As inflation continues to soar, many people (myself included) are looking for ways to protect their capital while maintaining low risk. We are looking for a unicorn asset- and in some ways, stablecoins may be the unicorn we are looking for.
To understand the pivot to stablecoins, we first need to understand why most people have a saving account in the first place. It comes down to three simple things: liquidity, convenience, and security.

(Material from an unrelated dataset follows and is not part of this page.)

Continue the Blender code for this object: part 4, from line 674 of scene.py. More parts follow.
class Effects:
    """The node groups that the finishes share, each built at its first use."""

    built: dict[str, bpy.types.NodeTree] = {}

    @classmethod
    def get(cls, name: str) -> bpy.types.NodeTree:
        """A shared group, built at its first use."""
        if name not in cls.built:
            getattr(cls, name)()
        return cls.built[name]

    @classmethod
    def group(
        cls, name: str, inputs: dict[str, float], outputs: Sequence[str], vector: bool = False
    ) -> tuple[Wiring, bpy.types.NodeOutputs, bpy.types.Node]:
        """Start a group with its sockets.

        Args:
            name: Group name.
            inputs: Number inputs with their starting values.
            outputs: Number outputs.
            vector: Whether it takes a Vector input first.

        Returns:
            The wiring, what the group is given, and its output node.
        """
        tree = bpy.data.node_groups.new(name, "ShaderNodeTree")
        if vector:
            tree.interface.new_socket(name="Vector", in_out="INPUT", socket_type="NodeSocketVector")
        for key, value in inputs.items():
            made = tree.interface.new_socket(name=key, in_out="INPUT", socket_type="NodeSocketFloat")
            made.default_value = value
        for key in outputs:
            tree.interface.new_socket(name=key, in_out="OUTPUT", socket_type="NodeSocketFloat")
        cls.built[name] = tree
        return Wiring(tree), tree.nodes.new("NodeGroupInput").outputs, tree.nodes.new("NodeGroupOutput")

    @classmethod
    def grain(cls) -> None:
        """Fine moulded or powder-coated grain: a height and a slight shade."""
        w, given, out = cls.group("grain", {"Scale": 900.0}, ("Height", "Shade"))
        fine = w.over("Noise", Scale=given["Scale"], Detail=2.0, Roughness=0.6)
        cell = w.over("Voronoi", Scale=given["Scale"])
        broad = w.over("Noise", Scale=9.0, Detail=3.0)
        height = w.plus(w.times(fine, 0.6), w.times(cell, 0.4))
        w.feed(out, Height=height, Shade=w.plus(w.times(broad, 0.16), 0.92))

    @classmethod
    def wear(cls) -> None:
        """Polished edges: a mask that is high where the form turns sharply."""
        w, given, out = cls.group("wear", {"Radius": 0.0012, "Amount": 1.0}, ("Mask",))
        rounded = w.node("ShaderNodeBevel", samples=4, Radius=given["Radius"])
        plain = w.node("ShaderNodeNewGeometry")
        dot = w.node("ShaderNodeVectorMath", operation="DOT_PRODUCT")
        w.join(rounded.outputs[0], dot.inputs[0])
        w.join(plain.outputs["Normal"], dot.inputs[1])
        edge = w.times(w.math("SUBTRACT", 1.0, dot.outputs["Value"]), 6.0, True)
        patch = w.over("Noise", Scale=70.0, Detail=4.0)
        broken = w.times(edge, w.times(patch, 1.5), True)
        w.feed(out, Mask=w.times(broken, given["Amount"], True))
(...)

Before we dive into those metrics, we need to talk about returns. According to Bankrate’s February 2022 report, The average US savings account returns a measly .06%. This abysmal rate means your funds are losing 6-7% of their value to inflation when you hold them in savings. To make things worse, most banks take your capital and lend it out at much higher rates. A convenient way to think about this is as follows: Would you loan a stranger thousands of dollars for just .06%? Most people would not. Why lend to your bank at those rates? As we’ll discuss later in the article, stablecoins offer much higher returns on your money, while maintaining low risk.
Liquidity:
Savings accounts are about as liquid as money comes, meaning that at any time, a user can spend/move their funds with ease. There is no selling/transferring occurring on the user side to access usable funds. This is a big advantage for traditional savings accounts, but this competitive edge might not last for long. Two years ago, stablecoins were very non-liquid, meaning it took a lot of work and knowledge to buy, sell, and trade them. Today, that’s not the case. Innovative apps like Voyager, Celcius, and Crypto.com make crypto investment and management very simple. (Think Robinhood for crypto) Simply create a profile, link your bank and send funds, purchase stablecoins, and you’re earning yield automatically. This can all be done in less than 10 minutes. Want to sell your stablecoins? This is just as simple. The only caveat here is varying ACH transfer periods (1-3 days), but for most users, that is liquid enough. Even better, some apps are offering cards that allow you to spend your crypto directly like you would a credit card, making it even more liquid.
Convenience:
Savings accounts are incredibly convenient to open, manage, and spend from. Most banks offer simple to use apps to move funds around. Thankfully, crypto is trending this way as well. The aforementioned apps and cards bring the convenience of traditional financing to higher-performing asset options such as stablecoins. The introduction of “crypto credit cards” is also boosting the convenience factor for those adopting stablecoins as their liquid asset.
Security:
Most savings accounts are backed and insured by the FDIC and their associated banks. While most stablecoin options do not have this formal backing, they still tend to be secure, low-risk options. Security methods and strategies are very dependent upon where you place your funds, so do your due diligence before proceeding. Many of the mainstream apps offer insurance, collateralized holdings, and more to ensure your funds stay safe.
One last variable I would like to address is flexibility. Savings accounts are traditionally rigid with their rates. Stablecoins are portable and enable users to find yield options that suit their risk tolerance. Simple to use crypto apps offer high rates in comparison to traditional savings accounts (9% on USDC with Voyager, 7% with Celsius, etc), but stablecoins can be scaled even further on DEXes through liquidity mining and yield farming. Some popular options like Anchor Protocol offer 20%+ on stablecoins. This is something to keep in mind if you are looking to add stablecoins to your portfolio.
While I have aped most of my extra capital into stablecoins, I encourage new users to always start small. Find which options make sense for you, start with funds you are comfortable learning with, and dive in. (and stay tuned for another article on getting started with stablecoins)
As always, DYOR. Crypto moves fast, but #web3.0 innovation is truly benefitting users of all backgrounds and levels of expertise.